4. Patrice Bergeron vs. Jonathan Toews.
Two of the best two-way centers in the league will go head-to-head, and it's always a fun matchup to watch. Bergeron leads the league with 597 faceoff wins, and is ranked fifth with a 58.4 percentage at the dot while Toews ranks eighth in wins with 473 — despite missing nine games with a back injury — and sits at sixth with a 57.5 percentage. Both of the perennial Selke Trophy candidates have struggled offensively this season, with Bergeron recording only 21 points in 45 games and Toews with 22 points in 38 contests. Bergeron has been heating up as of late, though, scoring three goals and six assists in his last eight games. Bergeron also leads the league in possession numbers, with the Bruins controlling 61.9 percent of the even-strength shot attempts when he's on the ice.
5. Brad Marchand.
In September, Marchand inked an eight-year, $49 million deal and it's already paying dividends for the Bruins.

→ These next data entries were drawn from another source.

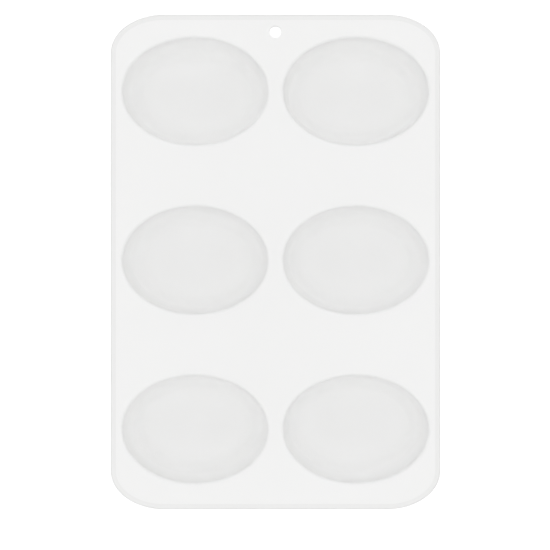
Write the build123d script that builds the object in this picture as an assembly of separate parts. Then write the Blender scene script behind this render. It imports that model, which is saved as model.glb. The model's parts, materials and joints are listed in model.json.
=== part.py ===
"""One-piece silicone mould for six oval soap bars, modelled as the zones that flex against each other.

Frame: millimetres, +Z up, X across the mould, Y along it towards the hanging hole.
The origin is the centre of the sheet's outline, on the plane that the six cups stand on.
"""
import os
from math import radians, tan

from build123d import *

# Sheet
SHEET_WIDTH = 180.0
SHEET_LENGTH = 270.0
SHEET_THICKNESS = 1.6
CORNER_X = 29.0  # the corners are quarter ellipses, longer across the mould than along it
CORNER_Y = 21.0
BEAD_WIDTH = 2.7  # thickened edge that stops the thin sheet from tearing
BEAD_THICKNESS = 2.6
EDGE_ROUND = 0.9
HOLE_DIAMETER = 6.5
HOLE_FROM_END = 9.6

# Cups
MOUTH_X = 79.0
MOUTH_Y = 58.5
CAVITY_DEPTH = 25.0
WALL = 1.5
DRAFT = 7.0  # degrees
BASE_ROUND = 7.0  # between the cavity's wall and its floor
LIP_ROUND = 1.8  # where the cavity's wall meets the top of the sheet
ROOT_ROUND = 0.6  # where the cup's outside meets the underside of the sheet
COLLAR = 2.1  # ring of sheet that belongs to the cup and flexes with it
PUSH_PAD_INSET = 9.5  # from the mouth to the edge of the flat disc that a thumb pushes

# Layout
COLUMN_PITCH = 87.8
ROW_PITCH = 92.2
GRID_SHIFT = 1.0  # the grid of cups sits this much nearer the hanging hole
BEND_STRIP = 26.0  # width of the strip of sheet that bends between two rows

HEIGHT = CAVITY_DEPTH + WALL
SHEET_UNDERSIDE = HEIGHT - SHEET_THICKNESS
MARGIN = 1.0  # how far a cutting tool runs past what it cuts
TOLERANCE = 0.001  # for finding an edge by its height

COLUMNS = {"left": -COLUMN_PITCH / 2, "right": COLUMN_PITCH / 2}
ROWS = {
    "top": GRID_SHIFT + ROW_PITCH,
    "middle": GRID_SHIFT,
    "bottom": GRID_SHIFT - ROW_PITCH,
}
STRIPS = {
    "upper": GRID_SHIFT + ROW_PITCH / 2,
    "lower": GRID_SHIFT - ROW_PITCH / 2,
}


def sheet_outline(inset=0.0):
    """The sheet's outline as a face on Z = 0, pulled in all round by inset."""
    half_x = SHEET_WIDTH / 2 - inset
    half_y = SHEET_LENGTH / 2 - inset
    corner_x = CORNER_X - inset
    corner_y = CORNER_Y - inset
    straight_x = half_x - corner_x
    straight_y = half_y - corner_y
    with BuildSketch() as sketch:
        with BuildLine():
            Line((straight_x, -half_y), (-straight_x, -half_y))
            Line((-half_x, -straight_y), (-half_x, straight_y))
            Line((-straight_x, half_y), (straight_x, half_y))
            Line((half_x, straight_y), (half_x, -straight_y))
            corners = [
                (straight_x, straight_y, 0),
                (-straight_x, straight_y, 90),
                (-straight_x, -straight_y, 180),
                (straight_x, -straight_y, 270),
            ]
            for x, y, start in corners:
                EllipticalCenterArc((x, y), corner_x, corner_y, start, arc_size=90)
        make_face()
    return sketch.sketch


def oval_prism(grow, low, high):
    """Upright oval solid: the cavity's mouth grown by grow, between two heights."""
    face = Pos(0, 0, low) * Ellipse(MOUTH_X / 2 + grow, MOUTH_Y / 2 + grow)
    return extrude(face, high - low)


def tapered_oval(grow, floor, base_round):
    """Drafted oval solid from floor up to the top of the sheet, with its lower edge rounded."""
    inset = CAVITY_DEPTH * tan(radians(DRAFT)) - grow
    lower = Pos(0, 0, floor) * Ellipse(MOUTH_X / 2 - inset, MOUTH_Y / 2 - inset)
    upper = Pos(0, 0, HEIGHT) * Ellipse(MOUTH_X / 2 + grow, MOUTH_Y / 2 + grow)
    solid = loft([lower, upper], ruled=True)
    lower_edge = solid.edges().group_by(Axis.Z)[0]
    return fillet(lower_edge, base_round)


def round_shortest_edge(solid, height, radius):
    """Round the shortest of the edges that lie level at a height."""
    level = [edge for edge in solid.edges() if is_level(edge, height)]
    shortest = min(level, key=lambda edge: edge.length)
    return fillet(shortest, radius)


def is_level(edge, height):
    """True if an edge lies level at a height."""
    box = edge.bounding_box()
    return abs(box.min.Z - height) < TOLERANCE and abs(box.max.Z - height) < TOLERANCE


def whole_cup():
    """A cup round the Z axis, from its collar of sheet down to the floor."""
    collar = oval_prism(COLLAR, SHEET_UNDERSIDE, HEIGHT)
    outside = tapered_oval(WALL, 0, BASE_ROUND + WALL)
    cup = round_shortest_edge(collar + outside, SHEET_UNDERSIDE, ROOT_ROUND)
    cup -= tapered_oval(0, WALL, BASE_ROUND)
    return round_shortest_edge(cup, HEIGHT, LIP_ROUND)


def cup_zones():
    """The cup split into the wall that folds and the flat floor that a thumb pushes up."""
    cup = whole_cup()
    pad = oval_prism(-PUSH_PAD_INSET, -MARGIN, WALL + MARGIN)
    return cup - pad, cup & pad


def whole_sheet():
    """The sheet with its edge bead and hanging hole, open where the cups' collars go."""
    slab = Pos(0, 0, HEIGHT - BEAD_THICKNESS) * extrude(sheet_outline(), BEAD_THICKNESS)
    levels = slab.edges().group_by(Axis.Z)
    sheet = fillet(levels[0] + levels[-1], EDGE_ROUND)
    pocket = extrude(sheet_outline(BEAD_WIDTH), BEAD_THICKNESS)
    sheet -= Pos(0, 0, SHEET_UNDERSIDE - BEAD_THICKNESS) * pocket
    hole = Cylinder(HOLE_DIAMETER / 2, 2 * BEAD_THICKNESS)
    sheet -= Pos(0, SHEET_LENGTH / 2 - HOLE_FROM_END, HEIGHT) * hole
    opening = oval_prism(COLLAR, SHEET_UNDERSIDE - MARGIN, HEIGHT + MARGIN)
    for x in COLUMNS.values():
        for y in ROWS.values():
            sheet -= Pos(x, y, 0) * opening
    return sheet


def slice_along_y(solid, low, high):
    """The part of a solid between two places along Y."""
    slab = Box(SHEET_WIDTH + 2 * MARGIN, high - low, HEIGHT)
    return solid & Pos(0, (low + high) / 2, HEIGHT) * slab


def sheet_zones():
    """The sheet split into a rigid zone for each row and the two strips that bend between them."""
    sheet = whole_sheet()
    half = BEND_STRIP / 2
    end = SHEET_LENGTH / 2 + MARGIN
    upper, lower = STRIPS["upper"], STRIPS["lower"]
    return {
        "sheet_top_row": slice_along_y(sheet, upper + half, end),
        "bend_strip_upper": slice_along_y(sheet, upper - half, upper + half),
        "sheet_middle_row": slice_along_y(sheet, lower + half, upper - half),
        "bend_strip_lower": slice_along_y(sheet, lower - half, lower + half),
        "sheet_bottom_row": slice_along_y(sheet, -end, lower - half),
    }


def mould():
    """Every zone of the mould, by node name."""
    zones = sheet_zones()
    wall, floor = cup_zones()
    for row, y in ROWS.items():
        for column, x in COLUMNS.items():
            place = Pos(x, y, 0)
            zones[f"cup_wall_{row}_{column}"] = place * wall
            zones[f"cup_floor_{row}_{column}"] = place * floor
    return zones


os.makedirs("parts", exist_ok=True)
for name, shape in mould().items():
    export_step(shape, f"parts/{name}.step")
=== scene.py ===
"""Looks of the silicone soap mould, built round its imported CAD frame.

Metres, +Z up, X across the mould, +Y towards the hanging hole.
The mould is one moulding, so neighbouring pieces meet at seams that light has to cross unseen.
"""

import json
from functools import cache
from math import cos, pi, radians, sin, sqrt, tan

import bmesh
import bpy
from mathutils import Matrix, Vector, noise

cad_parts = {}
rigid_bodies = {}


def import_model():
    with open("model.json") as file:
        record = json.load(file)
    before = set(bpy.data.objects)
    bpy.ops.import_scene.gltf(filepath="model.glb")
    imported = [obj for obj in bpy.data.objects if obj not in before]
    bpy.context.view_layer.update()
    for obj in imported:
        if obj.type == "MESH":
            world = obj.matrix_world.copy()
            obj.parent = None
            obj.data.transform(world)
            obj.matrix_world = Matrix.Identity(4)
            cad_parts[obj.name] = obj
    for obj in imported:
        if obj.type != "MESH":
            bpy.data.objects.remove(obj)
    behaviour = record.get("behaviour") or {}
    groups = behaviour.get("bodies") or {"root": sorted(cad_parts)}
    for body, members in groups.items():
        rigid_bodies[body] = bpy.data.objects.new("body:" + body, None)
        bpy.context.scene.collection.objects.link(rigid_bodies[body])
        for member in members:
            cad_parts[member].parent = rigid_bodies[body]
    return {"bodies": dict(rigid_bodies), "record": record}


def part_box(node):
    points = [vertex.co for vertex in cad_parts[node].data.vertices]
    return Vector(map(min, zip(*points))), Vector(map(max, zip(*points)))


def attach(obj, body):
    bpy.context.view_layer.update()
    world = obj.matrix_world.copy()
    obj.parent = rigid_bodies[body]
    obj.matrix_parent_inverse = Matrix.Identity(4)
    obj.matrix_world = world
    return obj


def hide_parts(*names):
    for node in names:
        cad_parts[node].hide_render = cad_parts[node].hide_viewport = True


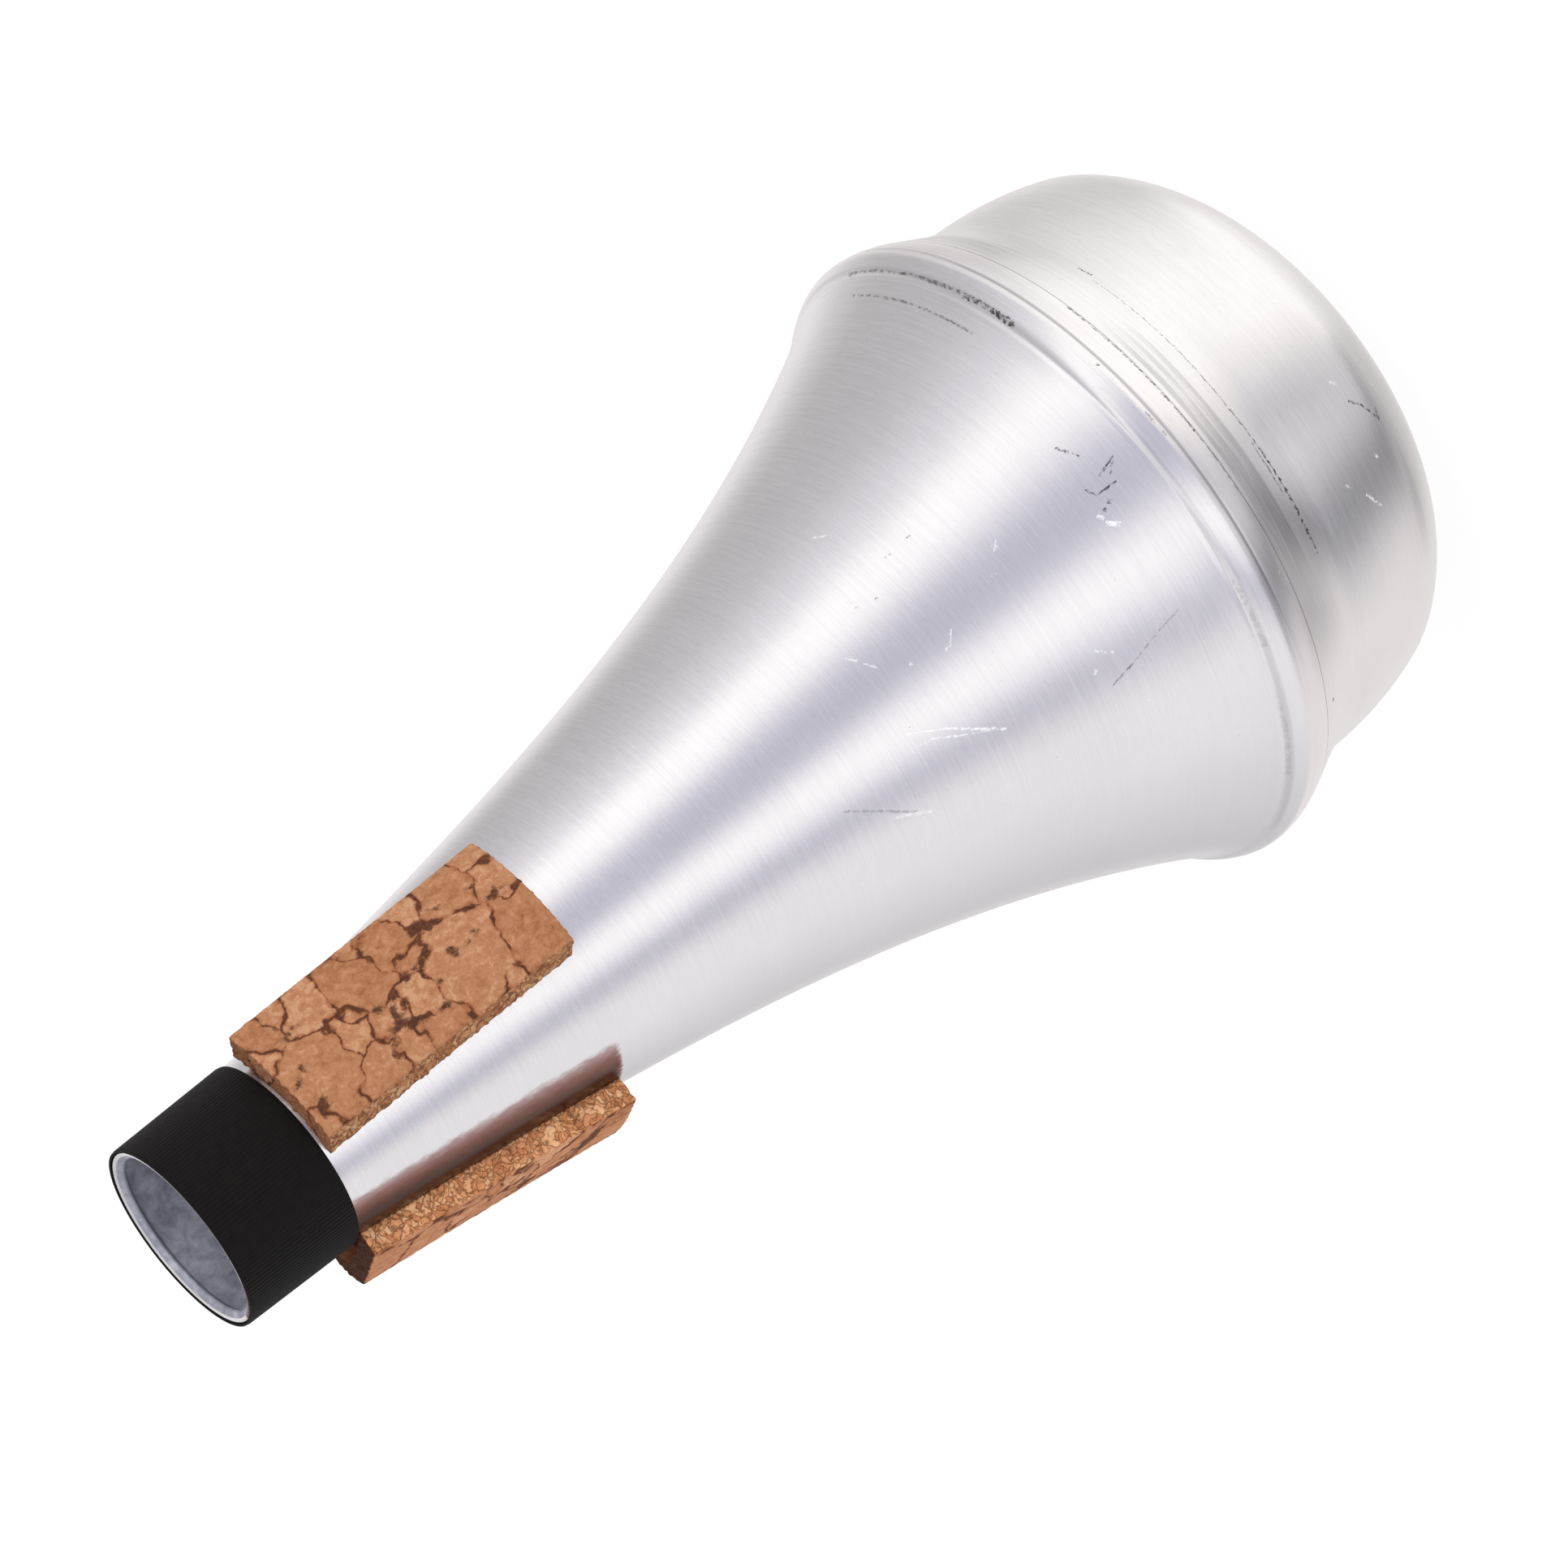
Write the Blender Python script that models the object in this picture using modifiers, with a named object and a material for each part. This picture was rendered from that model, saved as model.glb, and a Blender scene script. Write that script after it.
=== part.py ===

He has 14 points (seven goals, seven assists) in his last eight games, and 45 points total, which is by far the most on his team and tied for sixth in the NHL. He's 16 points away from tying his career high of 61 set last season, with a little less than half the year to go. He's also had great success against the Blackhawks. In his last six games against Chicago, dating back to the 2013-14 campaign, he has registered at least a point in all of them, scoring four goals and adding five assists. To make life more difficult, he's a player that enjoys getting under people's skin, so expect him to be a big factor tonight.